— begin —
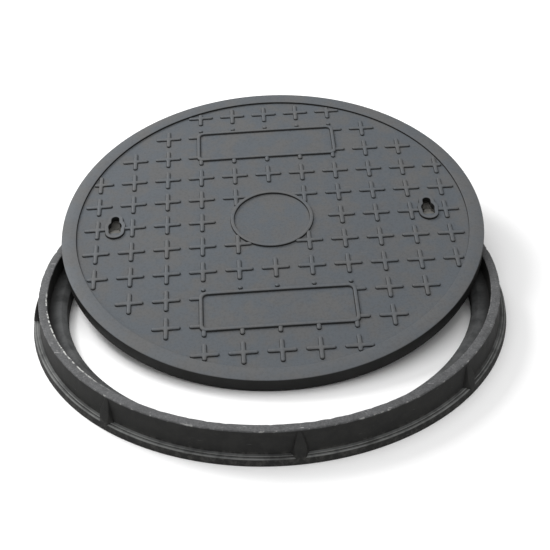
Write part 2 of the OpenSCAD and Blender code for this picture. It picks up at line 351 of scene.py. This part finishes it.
def moulded_frame():
    """Dark moulded composite with a scraped rim and dusty ledges; upward faces are partly
    lightened by painted top light and sides left dark as painted shade.
    """
    f = Finish("moulded_frame_composite")
    place = f.place()
    x, y, z = f.split(place)
    up = f.split(f.facing())[2]
    radius = (x * x + y * y) ** 0.5
    # Upward-facing mask: the ledge grey it brings is partly dust and partly painted top light.
    top = f.ramp(up, 0.35, 0.95)
    rim = f.ramp(z, (FRAME_H - 3) * MM, (FRAME_H - 0.8) * MM)
    flange = f.ramp(z, (STEP_Z + 5) * MM, (STEP_Z + 1) * MM)
    edge = f.ramp(abs(radius - (RIM_IN_R + RIM_OUT_R) / 2 * MM), 5.0 * MM, 6.4 * MM)

    clouds = f.noise(place, 0.07, 4)
    patches = f.noise(place, 0.018, 5, 0.65)
    grain = f.noise(place, 0.0028, 4, 0.65)
    pores = f.noise(place, 0.0009, 2, 0.6)
    chips = f.noise(place, 0.009, 6, 0.75)
    worn_here = f.ramp(patches, 0.35, 0.65)

    dark = f.mix(worn_here, (0.0125, 0.0125, 0.0122, 1), (0.021, 0.021, 0.020, 1))
    ledge = f.mix(f.ramp(patches, 0.3, 0.65), (0.044, 0.046, 0.047, 1), (0.088, 0.090, 0.091, 1))
    shaded = f.ramp(radius, (RIM_IN_R - 14) * MM, RIM_IN_R * MM)
    ledge = f.mix(shaded, ledge, (0.016, 0.016, 0.016, 1))
    low = f.mix(f.ramp(patches, 0.3, 0.65), (0.060, 0.062, 0.062, 1), (0.120, 0.123, 0.121, 1))
    ledge = f.mix(flange, ledge, low)
    # Painted top light and dust: upward faces take the ledge grey, sides stay dark.
    colour = f.mix(top * (0.35 + 0.65 * f.ramp(clouds, 0.3, 0.6)), dark, ledge)
    # Lighter lines along the flange and step edges: painted edge highlight, partly edge wear.
    lip_wear_and_highlight = f.line(radius, (FLANGE_R - 3) * MM, 1.6 * MM)
    lip_wear_and_highlight = lip_wear_and_highlight + f.line(radius, (STEP_R - 1) * MM, 1.2 * MM)
    colour = f.mix(lip_wear_and_highlight * flange * top * (0.25 + 0.45 * worn_here), colour, (0.22, 0.225, 0.22, 1))
    side = flange * (1 - top) * f.ramp(chips, 0.46, 0.6)
    colour = f.mix(side * 0.5, colour, (0.062, 0.060, 0.056, 1))

    scraped = f.mix(f.ramp(grain, 0.3, 0.7), (0.066, 0.067, 0.070, 1), (0.112, 0.113, 0.115, 1))
    colour = f.mix(rim * (0.7 + 0.3 * f.ramp(patches, 0.35, 0.6)), colour, scraped)
    # Light marks on the rim's edges: chips, and partly a painted edge highlight.
    chip = f.ramp(chips, 0.55, 0.63) * rim * edge
    colour = f.mix(chip * 0.75, colour, (0.36, 0.36, 0.35, 1))
    spots = f.ramp(f.noise(place, 0.006, 4, 0.65), 0.6, 0.68) * rim
    colour = f.mix(spots * 0.45, colour, (0.24, 0.24, 0.235, 1))
    left = f.ramp(x, -0.18, -0.26) * f.ramp(y, -0.035, -0.075)
    scrape = f.line(radius, (RIM_IN_R + 1.2) * MM, 1.6 * MM) * left
    scrape = scrape * f.ramp(chips, 0.46, 0.54) * rim
    colour = f.mix(scrape, colour, (0.52, 0.52, 0.50, 1))
    stroke = f.ramp(f.noise(place, 0.012, 3, 0.55, (0.45, 2.6, 1)), 0.68, 0.72) * rim
    colour = f.mix(stroke * 0.7, colour, (0.40, 0.40, 0.40, 1))
    streak = f.ramp(f.noise(place, 0.03, 5, 0.7, (0.4, 3.5, 6)), 0.64, 0.7)
    colour = f.mix(streak * 0.22, colour, (0.16, 0.155, 0.145, 1))

    roughness = 0.7 - 0.12 * rim + 0.14 * f.ramp(patches, 0.3, 0.7)
    relief = grain * (0.22 * MM) + pores * (0.06 * MM) + patches * (0.35 * MM) - chip * (0.12 * MM)
    return f.finish(colour, roughness, relief, 0.9, specular=0.22)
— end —
#### WHAT YOU SHOULD DO
Please print exactly what appears from the first line of the data through the line with "worn_here = f.ramp(patches, 0.35, 0.65)", including both of those lines and nothing past them.

#### CORRECT OUTPUT
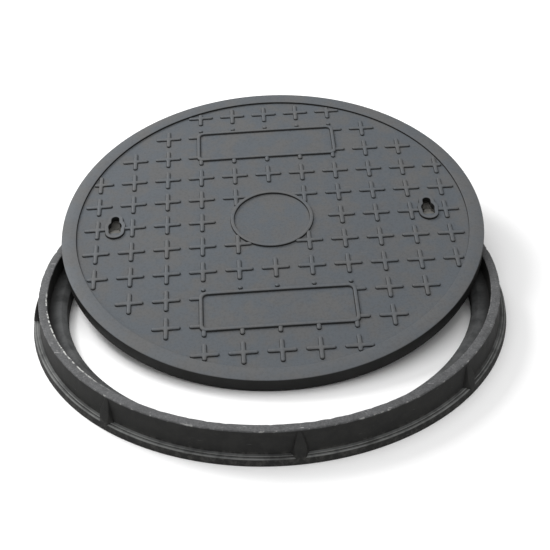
Write part 2 of the OpenSCAD and Blender code for this picture. It picks up at line 351 of scene.py. This part finishes it.
def moulded_frame():
    """Dark moulded composite with a scraped rim and dusty ledges; upward faces are partly
    lightened by painted top light and sides left dark as painted shade.
    """
    f = Finish("moulded_frame_composite")
    place = f.place()
    x, y, z = f.split(place)
    up = f.split(f.facing())[2]
    radius = (x * x + y * y) ** 0.5
    # Upward-facing mask: the ledge grey it brings is partly dust and partly painted top light.
    top = f.ramp(up, 0.35, 0.95)
    rim = f.ramp(z, (FRAME_H - 3) * MM, (FRAME_H - 0.8) * MM)
    flange = f.ramp(z, (STEP_Z + 5) * MM, (STEP_Z + 1) * MM)
    edge = f.ramp(abs(radius - (RIM_IN_R + RIM_OUT_R) / 2 * MM), 5.0 * MM, 6.4 * MM)

    clouds = f.noise(place, 0.07, 4)
    patches = f.noise(place, 0.018, 5, 0.65)
    grain = f.noise(place, 0.0028, 4, 0.65)
    pores = f.noise(place, 0.0009, 2, 0.6)
    chips = f.noise(place, 0.009, 6, 0.75)
    worn_here = f.ramp(patches, 0.35, 0.65)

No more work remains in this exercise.